Folly in Folly's Antidote
A history professor friend of mine gave me a copy of Arthur Schlesinger's recent article entitled "Folly's Antidote". (Read it at: http://www.nytimes.com/2007/01/01/opinion/01schlesinger.html?ex=1325307600&en=6b776670589dd67b&ei=5089&partner=rssyahoo&emc=rss You may have to deal with an automatic line break due to the format of this blog.)
History is a passion of mine. As an artist I've had the privilege of studying it from angles most students of history don't get to see. For example, art history is not exactly the same creature political history is. It is a survey, in part, of the mind of mankind and the efforts of the powerful to use the pull of mythology over the collective mind of man to enhance their influence. I've also, in historical painting, had to deal with a paucity of information about how a range of cultural strata lived and thought. What people wore in their daily lives and what the implications of what they were thinking as they decorated their homes, for example, has sometimes mistakenly been thought to be not quite worthy of serious historical study. People who make this error misunderstand the true field of history's study.
In Folly's Antidote Schlesinger has made just such an error.
History is not about us, the tribes, the societies, the cultures, the nations. It is the means by which we weed out of those accretions upon the human organism the real us.
The human animal is the same sort of creature it was ten, and twenty, and fifty, and one hundred centuries ago. With history the socio-cultural accretions that alternately ensnare and liberate us can be illuminated, revealed for what they are- but history is not a cure for error.
Humans make mistakes. There are unintended consequences for our actions. We either take errors in stride and adjust for them or we can attempt to deny them.

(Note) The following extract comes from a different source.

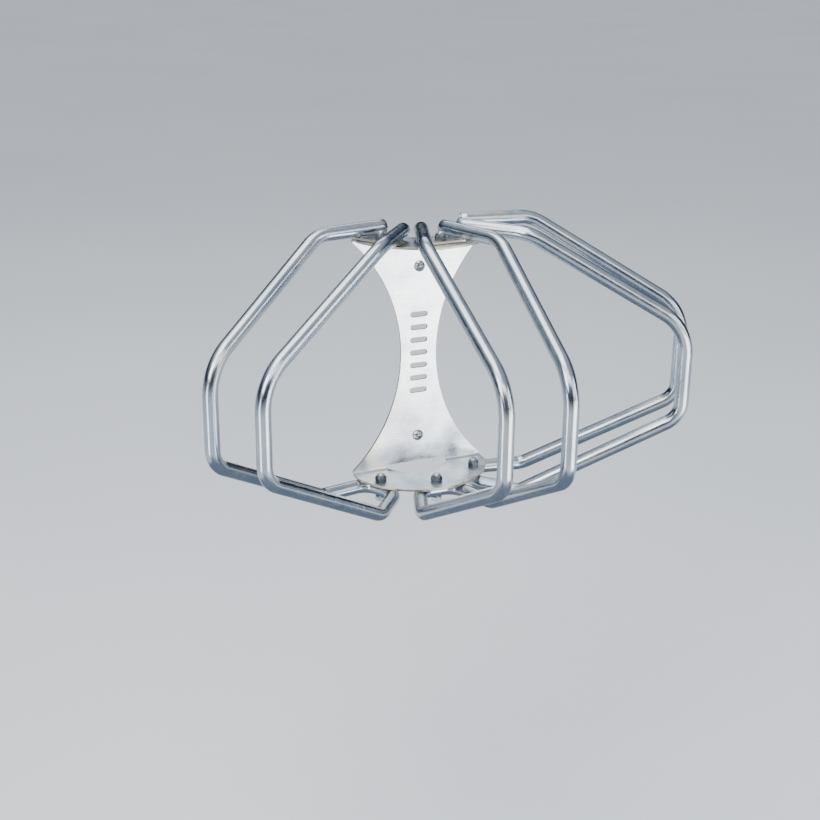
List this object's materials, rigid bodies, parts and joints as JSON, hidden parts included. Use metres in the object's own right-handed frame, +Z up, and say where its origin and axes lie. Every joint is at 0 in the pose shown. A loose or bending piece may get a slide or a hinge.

In Folly's Antidote Schleshinger's comments about Iraq are foolish. His comparison, at least for the reasons given, with Viet Nam are foolish. Finally, the "lessons" he, and many others, have taken from the American experience with Viet Nam are also foolish.
Schlesinger states that our failure in Viet Nam was due to an effort to defeat tribalism. This is a perspective on history possible only if one sees history primarily as a study of large bodies of people and takes for granted that supposed tribalism is a force for chaos unassailable by forces for unity. A scientific corrollary to such a statement would be to insist that thermodynamics is the study of engines. It is not a completely false statement, but it would be a completely false definition.
Of course, history is a good antidote for this particular folly. The Hittites with their power over the horse, Romans with their power over the sword and political sensibilities, and Americans with our power over economic dynamism have all shown that tribalism in various forms does yield to a persistent, consistent march toward order.
Thermodynamics is properly the study of energy and its interactions with matter at atomic scales and above. Its applications to engines are a subset of this larger field. History is the study of the human animal and what past events tell us about the workings of that animal. What it reveals to us about government or policy is, likewise, a subset of this larger field. To draw fundamental lessons that do not reach down to the root of the field of study is simply to cloak prejudice in a patina of unmerited authority. If you don't understand the movement of heat in an engine you will not understand how to improve its efficiency. If you don't understand how a person responds to policies and situations you won't understand how policies fail.
Tribalism didn't defeat us in Viet Nam. Communicating to those whom we, and the French before us, had made dependent on us that we were likely to be unfaithful to the trust we demanded from them defeated us. Individuals are moved by self preservation. Like people in crime-ridden slums who can't trust the police to arrive in time to save them from the brutality of gangs, people will choose to cooperate with the people they fear the most. (see Crime and Government in the Sage Forge archives) This same pernicious infidelity is what is defeating us in Iraq.
Those who look to history to cure folly among men will fail because the animal often fails. Those who see history as a window into what is consistent and universal in the animal in spite of how cultures, governments, philosophies, and half-hearted allies fail them will find themselves often confronted with what is true about Homo Sapiens.
Tell a human being to trust you and reward him or her with a firm committment to that trust and he or she probably will trust you. Make the same request and reveal to that person and the whole world your misgivings at your own committment and it will be hard for that person to place their life in your hands.
Pulitzer Prizes or no, the historian who can avoid seeing this fact has engaged in the height of Folly.